Seasonal Transformations of Manganese in a Palustrine Emergent Wetland

  1. Matthew J. La Force *a,
  2. Colleen M. Hanselb and
  3. Scott Fendorfb
  1. a Dep. of Geosciences, San Francisco State Univ., San Francisco, CA 94132-4163
    b Dep. of Geological and Environmental Sciences, Stanford Univ., Stanford, CA 94305-2115

Abstract

Naturally occurring wetlands need to be investigated to assess their role in contaminant sequestration. Accordingly, aqueous- and solid-phase analyses were conducted to monitor Mn response to changing physicochemical conditions within a Palustrine Emergent Wetland. A rhodochrosite-like phase (MnCO3) was the dominant Mn bearing phase (by mass) within the solids throughout the year. Aqueous-phase Mn concentrations were highly variable, but only two sampling sites in the interior of the wetland had pore-waters supersaturated with respect to rhodochrosite. Despite that a rhodochrosite-like material was the dominant quantity of Mn in the solids through the year, the reactivity of Mn solids, as measured by selective sequential extractions, did change seasonally.
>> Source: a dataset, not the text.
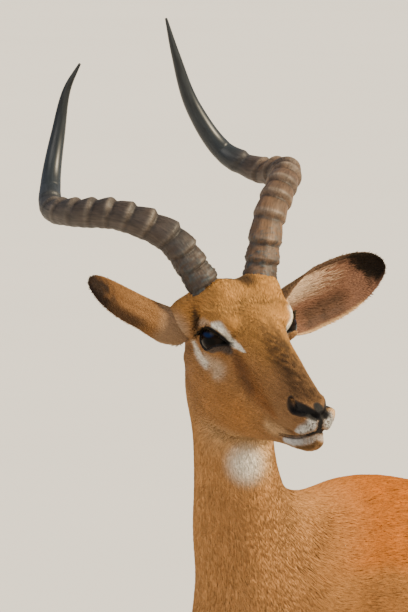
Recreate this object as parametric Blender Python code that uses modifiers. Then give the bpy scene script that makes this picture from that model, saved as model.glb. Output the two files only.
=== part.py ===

In spring, Mn was preferentially associated with the hydrofluoric acid-extractable pool, comprising ∼35% of the total extractable Mn. The sodium acetate (SA)/acetic acid (AA) fraction appears elevated from spring through fall. Amorphous sulfide phases denoted by the difference between hydrochloric- and oxalic-acid extractable Mn increased during the summer months and then decreased in early fall as the site dried. Furthermore, as the site dried, Mn associations with the MnCl2 (water soluble and exchangeable) extractable phase increased significantly (P < 0.05), comprising between 26 and 43% of the total extractable Mn. Manganese removed using hydroxylamine-hydrochloride/AA (crystalline oxide) increased significantly (P < 0.05) in the summer to ∼40% of total extractable Mn. It is therefore apparent that seasonal changes in temperature and water level, with associated redox status, drive changes in surficial coatings of Mn phases and thus its reactivity.